Aimer Dieu de toute notre pensée
La religion combat les dérives et délires de la superstition de deux manières.
D'abord en soulignant la transcendance et l'altérité de Dieu que le croyant, sensible à juste titre à sa présence, a tendance à oublier. Dieu est à fois intime et différent. Il est proche, mais ne se confond pas avec notre monde. Seul il est divin, seul il est saint, comme le répète inlassablement Zwingli. En dehors de lui, il n'y a que du profane, du séculier ou du laïc. Mêler au naturel du surnaturel revient à diviniser indûment des réalités qui n'ont en elles rien de magique ni de sacré, même quand elles témoignent de Dieu (c'est le cas des Ecritures ou des sacrements).

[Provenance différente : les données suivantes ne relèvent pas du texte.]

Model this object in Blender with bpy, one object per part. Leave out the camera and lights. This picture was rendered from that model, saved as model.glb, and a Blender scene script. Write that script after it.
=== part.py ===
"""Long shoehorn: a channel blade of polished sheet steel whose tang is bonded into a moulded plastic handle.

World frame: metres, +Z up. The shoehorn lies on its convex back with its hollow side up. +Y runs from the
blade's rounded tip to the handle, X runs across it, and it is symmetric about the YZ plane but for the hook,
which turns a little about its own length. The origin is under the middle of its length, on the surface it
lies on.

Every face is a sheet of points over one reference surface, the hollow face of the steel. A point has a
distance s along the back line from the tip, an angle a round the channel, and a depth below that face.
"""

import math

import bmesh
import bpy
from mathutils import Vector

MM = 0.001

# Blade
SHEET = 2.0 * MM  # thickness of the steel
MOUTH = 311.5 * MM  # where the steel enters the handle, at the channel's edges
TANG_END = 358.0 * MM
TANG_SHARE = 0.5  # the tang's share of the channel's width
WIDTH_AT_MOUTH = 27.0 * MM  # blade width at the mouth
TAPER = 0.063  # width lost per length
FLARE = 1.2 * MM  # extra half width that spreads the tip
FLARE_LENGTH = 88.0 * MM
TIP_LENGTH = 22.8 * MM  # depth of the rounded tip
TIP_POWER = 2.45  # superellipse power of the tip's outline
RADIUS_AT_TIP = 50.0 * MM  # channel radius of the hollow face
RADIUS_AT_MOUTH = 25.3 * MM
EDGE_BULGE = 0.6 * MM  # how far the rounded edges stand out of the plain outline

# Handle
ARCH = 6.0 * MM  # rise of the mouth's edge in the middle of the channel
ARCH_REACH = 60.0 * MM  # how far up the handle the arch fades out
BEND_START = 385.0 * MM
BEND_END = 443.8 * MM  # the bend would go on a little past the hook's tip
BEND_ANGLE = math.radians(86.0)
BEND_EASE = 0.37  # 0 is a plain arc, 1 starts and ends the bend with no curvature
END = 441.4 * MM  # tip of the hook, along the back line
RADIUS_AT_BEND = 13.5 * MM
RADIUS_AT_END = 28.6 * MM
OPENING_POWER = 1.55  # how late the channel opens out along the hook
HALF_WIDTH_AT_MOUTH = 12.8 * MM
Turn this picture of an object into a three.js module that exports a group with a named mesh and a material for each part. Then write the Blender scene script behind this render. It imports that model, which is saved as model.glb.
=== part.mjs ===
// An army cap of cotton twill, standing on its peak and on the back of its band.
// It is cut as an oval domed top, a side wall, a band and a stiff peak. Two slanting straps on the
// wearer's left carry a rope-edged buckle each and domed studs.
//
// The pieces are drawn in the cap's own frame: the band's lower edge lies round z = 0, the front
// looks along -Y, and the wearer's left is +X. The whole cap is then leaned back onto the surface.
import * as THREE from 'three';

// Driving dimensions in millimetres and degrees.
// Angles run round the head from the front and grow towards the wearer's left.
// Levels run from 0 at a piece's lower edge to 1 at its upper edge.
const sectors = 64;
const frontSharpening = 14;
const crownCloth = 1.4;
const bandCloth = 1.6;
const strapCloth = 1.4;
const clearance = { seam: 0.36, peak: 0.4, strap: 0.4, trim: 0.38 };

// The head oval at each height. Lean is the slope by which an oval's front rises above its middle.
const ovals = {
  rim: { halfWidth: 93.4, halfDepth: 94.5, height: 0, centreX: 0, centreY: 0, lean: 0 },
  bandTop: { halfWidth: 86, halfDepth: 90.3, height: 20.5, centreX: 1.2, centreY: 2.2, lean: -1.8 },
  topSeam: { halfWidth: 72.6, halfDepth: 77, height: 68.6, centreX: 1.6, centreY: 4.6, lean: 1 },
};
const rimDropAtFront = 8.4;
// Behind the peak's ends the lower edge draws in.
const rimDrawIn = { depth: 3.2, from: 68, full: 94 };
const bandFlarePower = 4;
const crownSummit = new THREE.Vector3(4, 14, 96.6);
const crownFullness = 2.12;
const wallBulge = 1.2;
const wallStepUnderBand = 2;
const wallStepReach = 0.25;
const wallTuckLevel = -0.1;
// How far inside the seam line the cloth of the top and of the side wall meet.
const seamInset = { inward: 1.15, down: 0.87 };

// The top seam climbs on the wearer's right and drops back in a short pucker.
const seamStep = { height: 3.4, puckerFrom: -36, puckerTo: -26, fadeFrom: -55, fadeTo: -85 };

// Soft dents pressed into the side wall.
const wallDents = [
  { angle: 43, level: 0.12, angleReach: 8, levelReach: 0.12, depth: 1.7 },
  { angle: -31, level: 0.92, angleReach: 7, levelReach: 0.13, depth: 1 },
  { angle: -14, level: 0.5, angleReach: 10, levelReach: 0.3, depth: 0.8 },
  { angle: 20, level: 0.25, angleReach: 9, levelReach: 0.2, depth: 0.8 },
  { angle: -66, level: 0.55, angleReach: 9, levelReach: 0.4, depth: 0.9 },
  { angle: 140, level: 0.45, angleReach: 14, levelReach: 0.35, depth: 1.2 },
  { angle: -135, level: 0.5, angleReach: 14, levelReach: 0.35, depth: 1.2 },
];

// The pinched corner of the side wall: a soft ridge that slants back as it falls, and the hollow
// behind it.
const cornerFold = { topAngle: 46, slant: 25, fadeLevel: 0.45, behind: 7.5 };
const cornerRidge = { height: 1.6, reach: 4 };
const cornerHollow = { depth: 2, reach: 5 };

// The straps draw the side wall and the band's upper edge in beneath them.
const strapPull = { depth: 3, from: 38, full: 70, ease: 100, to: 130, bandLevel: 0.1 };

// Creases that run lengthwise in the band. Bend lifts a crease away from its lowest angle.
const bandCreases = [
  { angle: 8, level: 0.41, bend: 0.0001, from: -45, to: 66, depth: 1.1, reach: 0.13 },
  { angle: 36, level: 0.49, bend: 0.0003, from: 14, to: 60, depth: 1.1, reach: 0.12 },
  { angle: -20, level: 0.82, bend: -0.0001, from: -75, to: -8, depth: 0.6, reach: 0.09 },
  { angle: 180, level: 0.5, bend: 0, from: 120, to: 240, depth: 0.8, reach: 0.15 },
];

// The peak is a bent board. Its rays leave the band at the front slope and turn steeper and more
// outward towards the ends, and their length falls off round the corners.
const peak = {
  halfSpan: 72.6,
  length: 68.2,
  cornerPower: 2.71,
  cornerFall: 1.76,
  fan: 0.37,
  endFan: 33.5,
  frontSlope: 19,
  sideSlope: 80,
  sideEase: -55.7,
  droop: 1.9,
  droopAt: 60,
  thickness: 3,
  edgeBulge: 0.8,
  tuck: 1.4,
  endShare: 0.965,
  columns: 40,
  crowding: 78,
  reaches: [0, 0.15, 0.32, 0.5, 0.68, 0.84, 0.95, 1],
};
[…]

p0810Ensuite, en encourageant et en aidant le développement d'une foi pensée et réfléchie qui ne sera pas moins vive et ardente, mais qui sera plus solide, plus équilibrée, plus profonde. Elle s'immunisera ainsi contre les déviations qui la menacent, y compris celle de la superstition. On objecte parfois à de tels propos que Paul présente la foi comme une folie qui déborde et contredit la « sagesse du monde » ; mais, ce faisant, Paul ne légitime nullement, bien au contraire, la recherche de prodiges et de miracles dont la superstition est friande (1 Corinthiens 3.21-22). Ailleurs, il recommande un « esprit de sagesse » (Ephésiens 1.17) ; il rejette non pas la sagesse en tant que telle, mais une certaine forme de sagesse. Lorsqu'il nous demande d'aimer Dieu de tout notre cœur, de toute notre âme et de toute notre force, Jésus prend soin d'ajouter au texte de l'Ancien Testament qu'il cite (Deutéronome 6.5) « de toute notre pensée ». Cultiver une foi pensée et réfléchie éloigne des croyances superstitieuses.